American painters like George Ault fought to make sense—and beauty—of a world at war.
The world had exploded into chaos. A nation already staggering from the Great Depression was plunged into World War II, touching everyone, whether at home or abroad. An exhibition now (August 2011) at the Smithsonian American Art Museum, “To Make a World: George Ault and 1940s America,” surveys the responses to wartime of a troubled artist and several of his contemporaries. George Ault made a name for himself in the 1920s and ’30s painting precise, architectural canvases of New York City. Then his personal world fell to pieces: His father lost all his money in the stock market crash and died of cancer; his mother died in a mental institution; his three brothers committed suicide. Ault retreated into alcohol and the rural seclusion of an artists’ colony in Woodstock, N.Y. But the darkness of war found him there. He would read the headlines of the New York Times, hands trembling. “I have a complete sense of unreality, especially after reading in the newspapers what is going on,” he said. “It’s an unbelievable world.” And so he set out to construct his own, a still center of peace and calm, in the only way he could, recalled his wife, Louise, “on his canvas, bringing order out of chaos.”
Field of Dreams
For some, the battlefields were in faraway lands; for some they were in backyards or behind shuttered windows. Ault’s misanthropy and erratic behavior alienated friends in the art world. Today people might say he suffered from obsessive-compulsive disorder—he could not paint unless the whole house was perfectly clean and neat, including his library. He catalogued his books and even schooled Louise in the proper way to turn a page. As Ault became increasingly hermetic, sales of his paintings slipped. Louise supported the household by working for a newspaper, but even she fled to family for a while, exhausted by marital battles and the struggle to survive.

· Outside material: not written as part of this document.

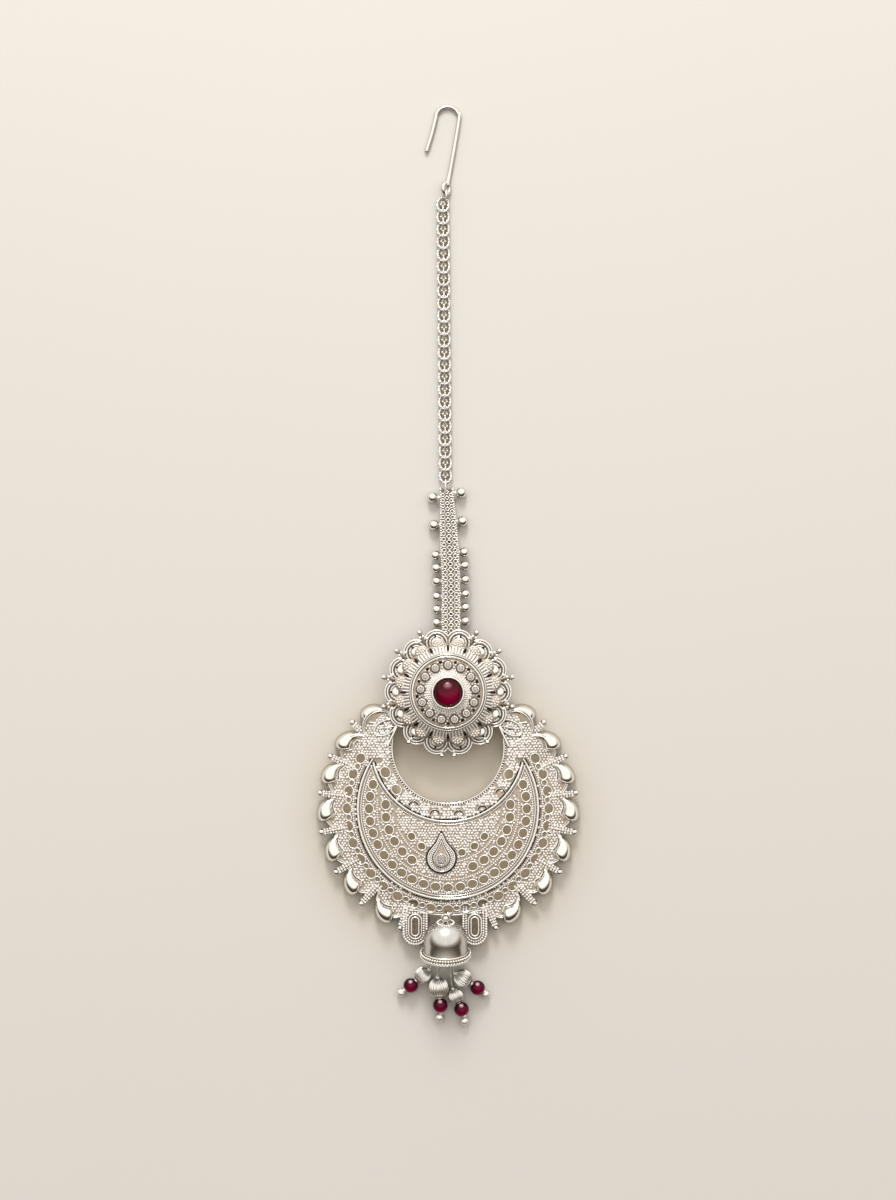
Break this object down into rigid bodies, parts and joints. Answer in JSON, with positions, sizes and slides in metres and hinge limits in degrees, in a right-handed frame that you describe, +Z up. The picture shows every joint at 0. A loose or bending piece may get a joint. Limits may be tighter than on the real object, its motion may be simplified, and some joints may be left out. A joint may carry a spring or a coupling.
{
  "type": "maang tikka",
  "caption": "Silver forehead jewel lying flat: hair hook, link chain, granulated strap, red-stone rosette, pierced crescent with a shell border, and a bell with bead drops.",
  "frame": {"origin": "centre of the bounding box at its bottom, on the surface that the jewel lies on", "axes": "+Y from the bead drops towards the hair hook, +Z up out of the surface, +X to the right seen from above with the hook away"},
  "size_m": [0.0438, 0.1534, 0.0086],
  "materials": {
    "hook": "polished silver, darkened in the recesses",
    "chain": "polished silver, darkened in the recesses",
    "strap": "polished silver, darkened in the recesses",
    "rosette": "polished silver, darkened in the recesses",
    "crescent": "polished silver, darkened in the recesses",
    "bell": "polished silver, darkened in the recesses",
    "drop_silver_1": "polished silver, darkened in the recesses",
    "drop_silver_2": "polished silver, darkened in the recesses",
    "drop_silver_3": "polished silver, darkened in the recesses",
    "drop_silver_4": "polished silver, darkened in the recesses",
    "drop_pin_1": "polished silver, darkened in the recesses",
    "drop_pin_2": "polished silver, darkened in the recesses",
    "drop_pin_3": "polished silver, darkened in the recesses",
    "drop_pin_4": "polished silver, darkened in the recesses",
    "ruby": "polished deep red stone",
    "drop_ruby_1": "polished deep red stone",
    "drop_ruby_2": "polished deep red stone",
    "drop_ruby_3": "polished deep red stone",
    "drop_ruby_4": "polished deep red stone",
    "side_stone_01": "clear stone",
    "side_stone_02": "clear stone",
    "side_stone_03": "clear stone",
    "side_stone_04": "clear stone",
    "side_stone_05": "clear stone",
    "side_stone_06": "clear stone",
    "side_stone_07": "clear stone",
    "side_stone_08": "clear stone",
    "side_stone_09": "clear stone",
    "side_stone_10": "clear stone",
    "side_stone_11": "clear stone",
    "side_stone_12": "clear stone",
    "side_stone_13": "clear stone",
    "teardrop_stone": "clear stone"
  },
  "bodies": {
    "root": {"hook": "hook", "chain": "chain", "strap": "strap", "rosette": "rosette", "crescent": "crescent", "bell": "bell", "drop_silver_1": "drop_silver_1", "drop_silver_2": "drop_silver_2", "drop_silver_3": "drop_silver_3", "drop_silver_4": "drop_silver_4", "drop_pin_1": "drop_pin_1", "drop_pin_2": "drop_pin_2", "drop_pin_3": "drop_pin_3", "drop_pin_4": "drop_pin_4", "ruby": "ruby", "drop_ruby_1": "drop_ruby_1", "drop_ruby_2": "drop_ruby_2", "drop_ruby_3": "drop_ruby_3", "drop_ruby_4": "drop_ruby_4", "side_stone_01": "side_stone_01", "side_stone_02": "side_stone_02", "side_stone_03": "side_stone_03", "side_stone_04": "side_stone_04", "side_stone_05": "side_stone_05", "side_stone_06": "side_stone_06", "side_stone_07": "side_stone_07", "side_stone_08": "side_stone_08", "side_stone_09": "side_stone_09", "side_stone_10": "side_stone_10", "side_stone_11": "side_stone_11", "side_stone_12": "side_stone_12", "side_stone_13": "side_stone_13", "teardrop_stone": "teardrop_stone"}
  },
  "joints": []
}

In stony solitude, Ault escaped a clamorous world of wars, foreign and domestic, in his empty, preternaturally orderly buildings and landscapes.
Heart of Darkness
In a world of blackouts and bombing raids, night evoked Ault’s most numinous paintings. The series of the crossroads after dark follow the tension of telephone lines to the promise of the streetlight’s star. “Ault’s isolation gave him a chance to speak broadly—to address the sorrow and moody loneliness others felt then too,” says the Smithsonian show’s curator, Alexander Nemerov. Peacetime brought no peace to Ault himself, and the darkness claimed him. Presumably on his way home from another late-night bender, he drowned in a flooded stream at age 57 in what was ruled an accident. His wife spent the postwar decades reestablishing his artistic reputation in the world he had shunned and saw her efforts rewarded: In 1973 the New York Times lauded his “poetry of darkness.” It was telegraphed from the heart.